Más tarde llega el ramo, que vuela como proyectil emocional hacia las solteras; los hombres se aventuran por atrapar la liga que el novio quita sensualmente a la novia; alguien llora brindando, otra canta Shakira en karaoke desafinado, y siempre hay un invitado que entiende “barra libre” como “reto personal de resistencia olímpica”. En el fondo, todos felices.
Y cuando ya todos parecen a punto de desmayarse, aparece el clásico grupo que decide que ese es el momento ideal para convertir el salón en una discoteca clandestina. No importa la hora, ni que algunos ya anden bailando con más ganas de dormir que de bailar, siempre llega ese amigo con cara de campeón que se levanta y, con voz solemne, declara: “Yo pago otra hora”. Porque en toda boda hay un valiente dispuesto a ser héroe, o villano oficial de la resaca épica del día siguiente.
Ahora solo quedan las fotos, las ampollas y las anécdotas para los próximos cinco años o hasta que otro par de enamorados decida dar ese paso.

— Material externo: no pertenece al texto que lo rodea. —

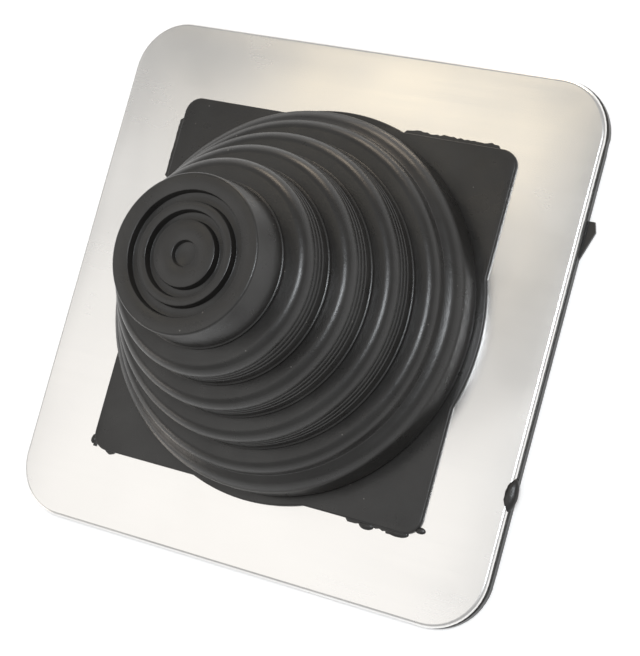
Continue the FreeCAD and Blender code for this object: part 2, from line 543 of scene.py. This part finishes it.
def flash_film(start, end, reach, shake, thick, seed):
    """A film along the pad's edge, with the metal on its right; all but thick is given in mm."""
    start_fresh()
    start, end = (Vector((x * MM, y * MM, 0)) for x, y in (start, end))
    length = (end - start).length
    rows = max(film_min_rows, round(length / film_row))
    bpy.ops.mesh.primitive_grid_add(x_subdivisions=rows, y_subdivisions=1, size=1)
    film = bpy.context.object
    film.name = "flash"
    pick(film, "VERT", lambda co: True)
    bpy.ops.transform.resize(value=(length, film_bury + reach * MM, 1))
    bpy.ops.transform.translate(value=(length / 2, -(reach * MM - film_bury) / 2, 0))
    # the two ends run back under the pad, and the free edge is ragged
    pick(film, "VERT", lambda co: co.y < 0 and (co.x < film_end or co.x > length - film_end))
    bpy.ops.transform.translate(value=(0, reach * MM + film_run_back, 0))
    amounts = [share * shake * MM for share in film_shares]
    ragged(film, lambda co: co.y < 0 and film_end < co.x < length - film_end, (0, 1, 0), amounts,
           seed)
    pick(film, "VERT", lambda co: True)
    bpy.ops.mesh.extrude_region_move(TRANSFORM_OT_translate={"value": (0, 0, thick)})
    bpy.ops.object.mode_set(mode="OBJECT")
    film.rotation_euler.z = math.atan2(end.y - start.y, end.x - start.x)
    # a fifth of the film lies in the sheet, so no two surfaces share a plane
    film.location = (start.x, start.y, sheet_top - 0.2 * thick)
    bpy.ops.object.transform_apply(location=True, rotation=True, scale=True)
    tidy_mesh(film)
    return film


print("the edge of a film can turn every %.1f mm" % (film_row / MM))

# %% Lay the films round the pad
half = pad_side / 2 / MM
films = [  # start, end, reach over the metal and shake of the edge, all in mm
    ((65.0, half), (22.0, half), 1.4, 0.35),
    ((-half, half - 7), (-half, 36.0), 1.6, 0.1),
    ((40.0, -half), (63.0, -half), 0.8, 0.3),
    ((47.5, -half), (54.0, -half), 1.9, 0.5),
    ((56.0, -half), (67.5, -half), 1.5, 0.15),
    ((-half, -half + 6.5), (-half, -half + 0.5), 1.2, 0.3),
    ((-67.0, -half), (-59.0, -half), 0.9, 0.3)]
for number, (start, end, reach, shake) in enumerate(films):
    # films that cross have different heights, which keeps the Boolean clean
    thick = (0.4 + 0.04 * number) * MM
    combine(boot, flash_film(start, end, reach, shake, thick, number), "UNION")
print("films of flash:", len(films))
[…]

Las bodas, no son sólo sobre el amor: son sobre familias mezclándose, costumbres chocando, egos flotando y emociones estallando. Un gran ensayo general para lo que viene después: el matrimonio, sin DJ, sin antifaces, sin silbatos ni lentes con luces neón, pero sí con facturas tanto emocionales como bancarias.
Porque al final, esa boda digna de reality con drones, Excel y coreografías imposibles, se resume en algo simple: si sobrevivieron a todo eso, también sobrevivirán al matrimonio. Con resaca emocional y la tarjeta al borde del colapso.
Y si después de todo siguen juntos, bailando, aunque sea en pantuflas y con las cuentas en ruinas, entonces habrán descubierto el verdadero lujo: mirarse a los ojos y saber que, mientras tengan ese compás compartido, no habrá banquete, ni deuda, ni silencio que pueda con ellos. Porque el verdadero amor, es el que no presume, es el que baila, aunque la música se acabe.